The rebaseif mercurial extension automates the process, when pulling, of doing a rebase only if the merge can be done automatically with no conflicts. (If there are conflicts to resolve manually, it does not rebase, leaving you ready to do a manual merge of the two branches.) This simplifies and linearizes the history when developers are working in different parts of the code, although any rebase does throw away some information about the state of the world when a developer was doing work. I tend to agree with arguments like this and this that in the general case, rebasing is not a good idea, but I find the rebase-if philosophy appealing for the non-conflict case. I’m on the fence about it, even though I understand that there are still risks of logic errors when changes happen in different parts of the code (and the author of rebaseif extension has come to feel it’s a bad idea..)

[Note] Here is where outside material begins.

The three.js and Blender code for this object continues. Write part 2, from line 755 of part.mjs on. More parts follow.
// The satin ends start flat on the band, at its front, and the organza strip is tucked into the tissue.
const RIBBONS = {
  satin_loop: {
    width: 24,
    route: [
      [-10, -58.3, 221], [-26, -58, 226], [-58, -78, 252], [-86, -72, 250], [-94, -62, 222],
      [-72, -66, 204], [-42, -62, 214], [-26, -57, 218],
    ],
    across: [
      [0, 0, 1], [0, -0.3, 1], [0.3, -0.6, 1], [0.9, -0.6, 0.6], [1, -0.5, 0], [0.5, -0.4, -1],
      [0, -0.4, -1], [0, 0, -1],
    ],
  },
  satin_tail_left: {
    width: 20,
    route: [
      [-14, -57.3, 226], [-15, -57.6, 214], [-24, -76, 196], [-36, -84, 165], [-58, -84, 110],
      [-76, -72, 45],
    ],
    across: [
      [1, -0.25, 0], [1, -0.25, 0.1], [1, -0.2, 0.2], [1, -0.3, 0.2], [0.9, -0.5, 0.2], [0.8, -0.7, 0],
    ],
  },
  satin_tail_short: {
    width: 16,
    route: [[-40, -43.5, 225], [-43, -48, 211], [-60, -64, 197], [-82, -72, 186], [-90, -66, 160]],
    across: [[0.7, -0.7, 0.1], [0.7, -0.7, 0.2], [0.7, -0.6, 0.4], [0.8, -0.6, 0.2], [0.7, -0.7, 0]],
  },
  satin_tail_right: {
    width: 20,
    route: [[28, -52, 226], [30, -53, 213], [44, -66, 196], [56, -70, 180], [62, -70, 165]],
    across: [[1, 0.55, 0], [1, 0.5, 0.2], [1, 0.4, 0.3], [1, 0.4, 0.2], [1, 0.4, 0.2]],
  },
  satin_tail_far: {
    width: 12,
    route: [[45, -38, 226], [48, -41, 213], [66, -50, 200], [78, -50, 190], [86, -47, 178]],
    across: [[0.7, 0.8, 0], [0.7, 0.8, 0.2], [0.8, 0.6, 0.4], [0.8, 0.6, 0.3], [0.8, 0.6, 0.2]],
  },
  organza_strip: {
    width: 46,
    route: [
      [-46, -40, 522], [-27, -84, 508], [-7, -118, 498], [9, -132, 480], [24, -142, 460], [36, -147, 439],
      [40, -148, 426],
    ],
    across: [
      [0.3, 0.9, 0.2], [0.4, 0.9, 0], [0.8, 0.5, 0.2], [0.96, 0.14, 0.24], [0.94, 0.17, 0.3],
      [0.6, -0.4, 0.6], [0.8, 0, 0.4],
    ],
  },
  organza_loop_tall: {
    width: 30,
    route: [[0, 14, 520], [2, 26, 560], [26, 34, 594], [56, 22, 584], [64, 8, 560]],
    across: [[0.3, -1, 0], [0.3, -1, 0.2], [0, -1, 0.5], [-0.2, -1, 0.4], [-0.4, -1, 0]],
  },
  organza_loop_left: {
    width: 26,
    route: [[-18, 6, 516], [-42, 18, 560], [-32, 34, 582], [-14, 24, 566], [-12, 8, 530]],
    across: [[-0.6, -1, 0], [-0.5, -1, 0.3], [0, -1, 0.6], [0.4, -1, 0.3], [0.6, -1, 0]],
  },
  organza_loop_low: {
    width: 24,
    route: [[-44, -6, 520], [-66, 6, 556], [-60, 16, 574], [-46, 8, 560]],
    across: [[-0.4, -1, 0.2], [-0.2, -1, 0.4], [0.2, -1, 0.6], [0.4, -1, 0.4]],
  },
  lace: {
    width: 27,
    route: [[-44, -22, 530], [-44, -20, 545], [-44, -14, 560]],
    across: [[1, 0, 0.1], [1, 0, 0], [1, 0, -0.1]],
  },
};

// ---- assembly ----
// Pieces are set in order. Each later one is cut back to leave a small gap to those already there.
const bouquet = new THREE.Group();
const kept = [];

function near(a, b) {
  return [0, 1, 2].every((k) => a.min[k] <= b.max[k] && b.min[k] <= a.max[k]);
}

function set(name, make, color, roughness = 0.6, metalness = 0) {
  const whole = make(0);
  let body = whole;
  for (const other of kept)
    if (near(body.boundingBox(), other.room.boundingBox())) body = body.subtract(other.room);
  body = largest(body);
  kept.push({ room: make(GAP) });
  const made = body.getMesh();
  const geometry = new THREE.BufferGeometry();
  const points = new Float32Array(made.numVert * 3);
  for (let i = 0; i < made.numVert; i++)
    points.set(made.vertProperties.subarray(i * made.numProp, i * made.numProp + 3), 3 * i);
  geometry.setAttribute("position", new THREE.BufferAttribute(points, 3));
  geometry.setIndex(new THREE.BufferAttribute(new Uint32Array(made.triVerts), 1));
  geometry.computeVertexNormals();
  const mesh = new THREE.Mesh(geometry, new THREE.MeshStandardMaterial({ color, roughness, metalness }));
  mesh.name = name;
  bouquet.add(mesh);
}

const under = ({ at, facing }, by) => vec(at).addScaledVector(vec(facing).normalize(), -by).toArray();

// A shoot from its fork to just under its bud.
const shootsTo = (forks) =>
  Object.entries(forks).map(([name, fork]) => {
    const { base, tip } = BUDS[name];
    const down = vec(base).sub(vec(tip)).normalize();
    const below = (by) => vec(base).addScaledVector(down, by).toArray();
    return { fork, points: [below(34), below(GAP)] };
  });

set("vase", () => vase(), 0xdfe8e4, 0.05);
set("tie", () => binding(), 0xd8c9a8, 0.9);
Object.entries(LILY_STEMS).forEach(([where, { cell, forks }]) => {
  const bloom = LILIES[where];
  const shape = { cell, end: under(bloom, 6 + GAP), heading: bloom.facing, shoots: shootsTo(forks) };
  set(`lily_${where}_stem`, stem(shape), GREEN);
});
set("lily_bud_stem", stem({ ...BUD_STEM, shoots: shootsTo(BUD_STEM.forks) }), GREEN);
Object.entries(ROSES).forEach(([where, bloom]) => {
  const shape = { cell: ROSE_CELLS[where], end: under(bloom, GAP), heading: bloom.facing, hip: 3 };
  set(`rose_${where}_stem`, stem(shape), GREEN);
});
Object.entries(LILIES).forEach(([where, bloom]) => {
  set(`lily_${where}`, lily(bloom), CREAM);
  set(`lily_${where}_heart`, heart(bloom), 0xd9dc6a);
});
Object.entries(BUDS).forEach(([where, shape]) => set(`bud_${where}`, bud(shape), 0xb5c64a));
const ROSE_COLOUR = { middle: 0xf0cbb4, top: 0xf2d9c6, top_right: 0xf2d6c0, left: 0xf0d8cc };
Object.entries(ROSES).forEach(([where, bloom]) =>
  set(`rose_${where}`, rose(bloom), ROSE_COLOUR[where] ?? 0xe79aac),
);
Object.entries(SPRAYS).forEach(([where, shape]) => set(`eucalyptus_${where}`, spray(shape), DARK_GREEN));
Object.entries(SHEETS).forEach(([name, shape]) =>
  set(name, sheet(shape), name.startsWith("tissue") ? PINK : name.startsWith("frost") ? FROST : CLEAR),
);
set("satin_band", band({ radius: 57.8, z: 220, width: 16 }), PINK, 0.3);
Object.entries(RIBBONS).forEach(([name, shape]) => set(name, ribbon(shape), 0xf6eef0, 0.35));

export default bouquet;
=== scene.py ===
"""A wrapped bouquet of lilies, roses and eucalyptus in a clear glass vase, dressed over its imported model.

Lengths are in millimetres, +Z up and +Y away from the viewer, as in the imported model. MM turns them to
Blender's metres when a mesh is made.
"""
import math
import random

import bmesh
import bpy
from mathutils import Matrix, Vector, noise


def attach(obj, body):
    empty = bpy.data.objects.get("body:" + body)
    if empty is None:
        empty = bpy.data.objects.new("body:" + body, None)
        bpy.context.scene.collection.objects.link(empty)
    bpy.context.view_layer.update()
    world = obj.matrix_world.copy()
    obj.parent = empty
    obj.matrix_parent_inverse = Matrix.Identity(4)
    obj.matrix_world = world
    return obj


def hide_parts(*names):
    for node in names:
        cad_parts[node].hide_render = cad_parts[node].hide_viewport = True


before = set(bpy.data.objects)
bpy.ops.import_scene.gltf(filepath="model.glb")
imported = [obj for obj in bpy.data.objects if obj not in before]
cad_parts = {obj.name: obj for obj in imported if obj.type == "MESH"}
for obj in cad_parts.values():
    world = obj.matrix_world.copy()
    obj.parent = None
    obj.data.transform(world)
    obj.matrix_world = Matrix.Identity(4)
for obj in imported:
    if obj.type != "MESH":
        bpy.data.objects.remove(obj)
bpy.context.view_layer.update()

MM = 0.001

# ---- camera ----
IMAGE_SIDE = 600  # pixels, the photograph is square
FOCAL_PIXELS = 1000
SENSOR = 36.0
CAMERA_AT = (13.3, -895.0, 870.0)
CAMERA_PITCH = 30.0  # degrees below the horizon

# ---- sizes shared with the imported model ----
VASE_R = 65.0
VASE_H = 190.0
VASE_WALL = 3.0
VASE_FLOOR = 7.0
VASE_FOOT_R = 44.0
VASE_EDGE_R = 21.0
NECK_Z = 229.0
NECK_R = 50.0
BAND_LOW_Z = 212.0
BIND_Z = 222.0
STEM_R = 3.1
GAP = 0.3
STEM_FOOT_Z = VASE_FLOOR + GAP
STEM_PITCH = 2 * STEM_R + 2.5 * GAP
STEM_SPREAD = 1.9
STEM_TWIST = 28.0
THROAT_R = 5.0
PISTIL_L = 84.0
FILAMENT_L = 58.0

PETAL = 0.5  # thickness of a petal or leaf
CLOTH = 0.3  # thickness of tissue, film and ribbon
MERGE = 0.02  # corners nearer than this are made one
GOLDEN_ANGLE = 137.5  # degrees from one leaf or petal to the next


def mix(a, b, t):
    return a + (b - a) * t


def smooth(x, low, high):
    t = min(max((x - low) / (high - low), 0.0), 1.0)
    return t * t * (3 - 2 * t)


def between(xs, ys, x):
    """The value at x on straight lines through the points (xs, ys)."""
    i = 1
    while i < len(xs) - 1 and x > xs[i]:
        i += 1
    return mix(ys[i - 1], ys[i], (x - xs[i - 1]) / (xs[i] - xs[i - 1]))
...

I recently went through a complicated and painful bisect, and I think that having a large number of merges of short branches in our repository was the main reason the bisect did not live up to its implied O(lg n) promise. I found myself needing to run "bisect --extend" many times, to stretch the range beyond the merge, going by a couple of changesets at a time, essentially making bisect O(n). I also found it very complicated to keep track of how the bisect was going and to understand what information I'd gained so far, because I couldn't follow the branching when looking at graphs of the repository.

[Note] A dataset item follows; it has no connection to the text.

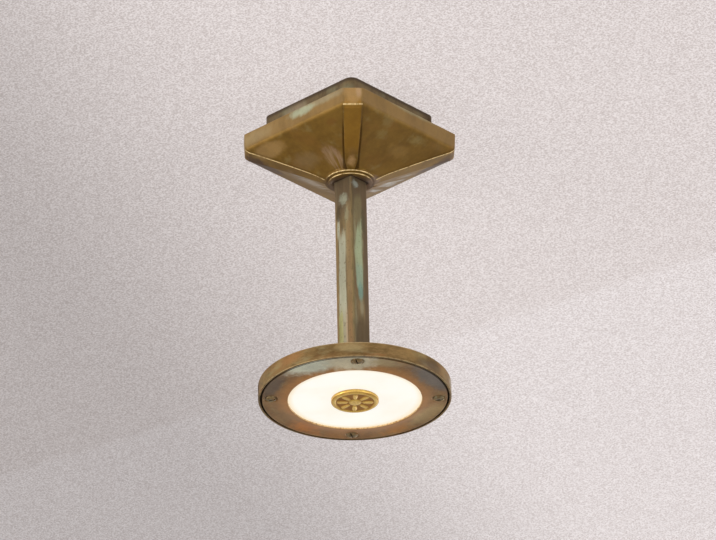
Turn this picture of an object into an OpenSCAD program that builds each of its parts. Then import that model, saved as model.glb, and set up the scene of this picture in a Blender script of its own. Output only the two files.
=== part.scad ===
// Outdoor ceiling light in aged brass: a square ceiling base, a flared square canopy that
// slides on a square stem, and a flat round head with a screwed glass cover.
// Millimetres. The origin is the middle of the ceiling face, and +Z points up into the ceiling.

/* [Overall] */
// Height from the ceiling face down to the rim of the head
drop = 215.5; // [190:0.5:320]
// Side of the square stem
stem_w = 16; // [14:0.5:17]
// Wall of the stem tube
stem_wall = 1.5; // [1:0.25:2]
// Radius on the corners of the stem
stem_corner = 1.1; // [0.5:0.1:2]

/* [Ceiling base] */
// Side of the square ceiling base
base_w = 84; // [80:1:90]
// Height of the ceiling base
base_h = 26; // [25:0.5:28]
// Wall of the ceiling base
base_wall = 2.5; // [2:0.25:3.5]
// Plate of the ceiling base that lies on the ceiling
base_plate = 3; // [2.5:0.25:4]
// Radius on the corners of the ceiling base
base_corner = 6; // [4:0.5:9]
// Distance of each ceiling screw hole from the two sides of the base
bolt_inset = 13; // [11:0.5:15]
// Radius of a ceiling screw hole
bolt_hole_r = 2.25; // [2:0.25:3]
// Radius of the hole for the mains cable
cable_r = 4; // [3:0.25:4.5]

/* [Canopy] */
// How far the canopy stands out past the base on each side
canopy_lap = 14.3; // [11:0.2:18]
// How far the rim leans in, from its top to its foot
rim_draft = 0.6; // [0:0.1:1.5]
// Width of the flat on each corner of the rim
corner_flat = 14.2; // [11:0.2:16]
// Distance from the ceiling to the top of the rim
rim_top = 16.7; // [14:0.1:18.5]
// Height of the rim
rim_h = 12.5; // [11:0.5:15]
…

Are there better ways to use bisect (and to look at and understand the revision history) or am I right that the process would have been smoother if we had used rebaseif more in development. Alternately, can you help me understand more concretely what may go wrong using rebase in the non-conflict case: is it likely enough to cause problems that it should be avoided?
I’m tagging this more generally (not just mercurial) since I think rebaseif matches a more typical git workflow: git users may have seen the gotchas.